GIVEN REQUEST = Extract exactly those lines that lie between the start of the material and the line with "from math import", including both boundary lines and no others.

★ ★ ★

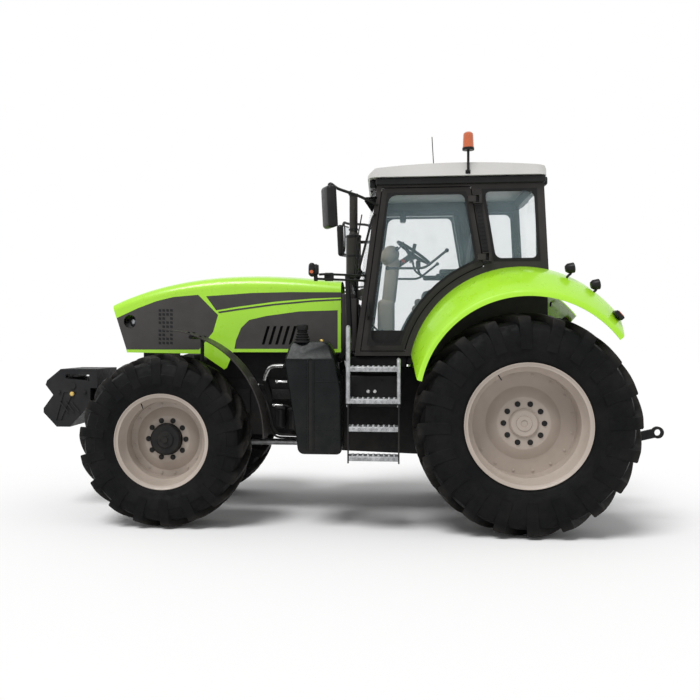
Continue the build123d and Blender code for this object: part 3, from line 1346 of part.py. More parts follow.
lift_pivot = link_pivot + lift_offset
with BuildPart() as arms:
    for side in sides.values():
        y = side * link_y - link_width / 2
        with BuildSketch(Plane(origin=lift_pivot + Vector(0, y, 0), x_dir=along, z_dir=(0, 1, 0))):
            with Locations((lift_arm / 2, 0)):
                Rectangle(lift_arm, 60)
            Circle(60)
            with Locations((lift_arm, 0)):
                Circle(34)
        extrude(amount=link_width)
        bar(
            (eye_top.X, side * (link_y + link_width / 2 - 1), eye_top.Z),
            (eye_top.X, side * (link_y + link_width / 2 + rod_width + 2), eye_top.Z), rod_pin_radius,
        )
    bar(
        (lift_pivot.X, -link_y - link_width / 2, lift_pivot.Z),
        (lift_pivot.X, link_y + link_width / 2, lift_pivot.Z), lift_shaft_radius,
    )
save(arms.part, "lift_arms")

with BuildPart() as top_link:
    x = ahead(housing_rear)
    with BuildSketch(side_plane(top_link_radius)):
        with Locations((x - 60, top_link_z), (x - 60 - top_link_length, top_link_z + 40)):
            Circle(34)
    extrude(amount=2 * top_link_radius)
    bar((x - 60, 0, top_link_z), (x - 60 - top_link_length, 0, top_link_z + 40), top_link_radius)
    for end_x, end_z in ((x - 60, top_link_z), (x - 60 - top_link_length, top_link_z + 40)):
        bar((end_x, -40, end_z), (end_x, 40, end_z), top_link_pin_radius, mode=Mode.SUBTRACT)
save(top_link.part, "top_link")
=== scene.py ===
import json
from math import atan2, cos, pi, radians, sin, tan

import bmesh
import bpy
from mathutils import Matrix, Vector
from mathutils.bvhtree import BVHTree


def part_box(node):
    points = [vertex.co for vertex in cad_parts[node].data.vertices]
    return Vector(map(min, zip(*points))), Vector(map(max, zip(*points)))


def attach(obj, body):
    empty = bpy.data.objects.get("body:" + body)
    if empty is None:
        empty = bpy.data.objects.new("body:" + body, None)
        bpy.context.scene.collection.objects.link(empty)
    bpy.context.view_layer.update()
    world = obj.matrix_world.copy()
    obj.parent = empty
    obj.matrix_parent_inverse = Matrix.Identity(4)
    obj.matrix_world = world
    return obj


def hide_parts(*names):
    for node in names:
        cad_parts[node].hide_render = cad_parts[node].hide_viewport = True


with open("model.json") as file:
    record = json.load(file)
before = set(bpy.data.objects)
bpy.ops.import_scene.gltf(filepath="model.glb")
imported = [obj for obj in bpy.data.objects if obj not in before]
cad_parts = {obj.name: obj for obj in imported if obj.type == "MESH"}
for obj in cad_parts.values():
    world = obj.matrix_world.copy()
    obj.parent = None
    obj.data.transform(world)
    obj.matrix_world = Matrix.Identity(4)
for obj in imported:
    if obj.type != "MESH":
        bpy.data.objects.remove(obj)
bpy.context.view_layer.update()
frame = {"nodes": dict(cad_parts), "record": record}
scene = bpy.context.scene
sides = {"left": 1, "right": -1}
bodyOf = {node: body for body, nodes in frame["record"]["behaviour"]["bodies"].items() for node in nodes}
print("frame loaded")


# small helpers for meshes

def between(low, high, share):
    return low + (high - low) * share


def pieceFrom(bm, name, body, material, angle=35):
    # turns a finished bmesh into an object that rides on a body
    mesh = bpy.data.meshes.new(name)
    bm.to_mesh(mesh)
    bm.free()
    piece = bpy.data.objects.new(name, mesh)
    scene.collection.objects.link(piece)
    mesh.materials.append(material)
    mesh.shade_smooth()
    mesh.set_sharp_from_angle(angle=radians(angle))
    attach(piece, body)
    return piece


def onSide(side, *points):
    # points given for the left side, put on this side
    return [(x, side * y, z) for x, y, z in points]


def centreOf(node):
    low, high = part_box(node)
    return (low + high) / 2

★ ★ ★

RESULT FOR THIS EXERCISE =
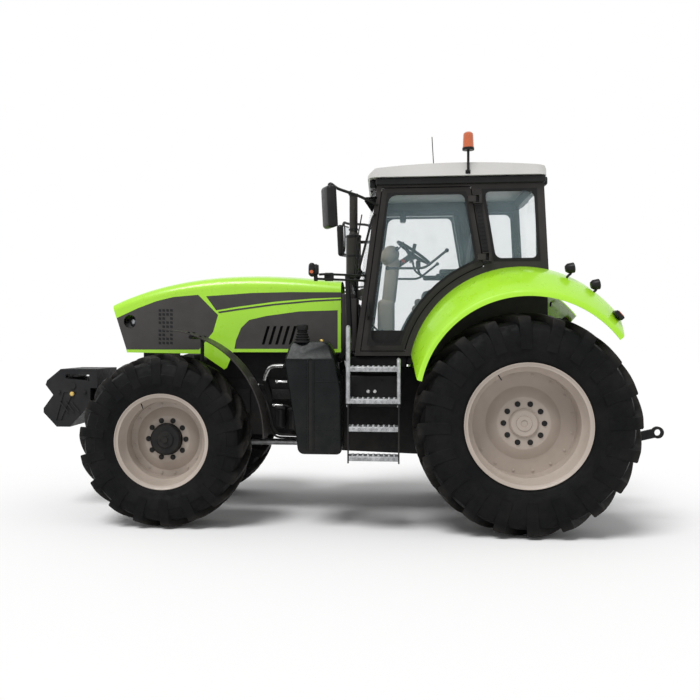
Continue the build123d and Blender code for this object: part 3, from line 1346 of part.py. More parts follow.
lift_pivot = link_pivot + lift_offset
with BuildPart() as arms:
    for side in sides.values():
        y = side * link_y - link_width / 2
        with BuildSketch(Plane(origin=lift_pivot + Vector(0, y, 0), x_dir=along, z_dir=(0, 1, 0))):
            with Locations((lift_arm / 2, 0)):
                Rectangle(lift_arm, 60)
            Circle(60)
            with Locations((lift_arm, 0)):
                Circle(34)
        extrude(amount=link_width)
        bar(
            (eye_top.X, side * (link_y + link_width / 2 - 1), eye_top.Z),
            (eye_top.X, side * (link_y + link_width / 2 + rod_width + 2), eye_top.Z), rod_pin_radius,
        )
    bar(
        (lift_pivot.X, -link_y - link_width / 2, lift_pivot.Z),
        (lift_pivot.X, link_y + link_width / 2, lift_pivot.Z), lift_shaft_radius,
    )
save(arms.part, "lift_arms")

with BuildPart() as top_link:
    x = ahead(housing_rear)
    with BuildSketch(side_plane(top_link_radius)):
        with Locations((x - 60, top_link_z), (x - 60 - top_link_length, top_link_z + 40)):
            Circle(34)
    extrude(amount=2 * top_link_radius)
    bar((x - 60, 0, top_link_z), (x - 60 - top_link_length, 0, top_link_z + 40), top_link_radius)
    for end_x, end_z in ((x - 60, top_link_z), (x - 60 - top_link_length, top_link_z + 40)):
        bar((end_x, -40, end_z), (end_x, 40, end_z), top_link_pin_radius, mode=Mode.SUBTRACT)
save(top_link.part, "top_link")
=== scene.py ===
import json
from math import atan2, cos, pi, radians, sin, tan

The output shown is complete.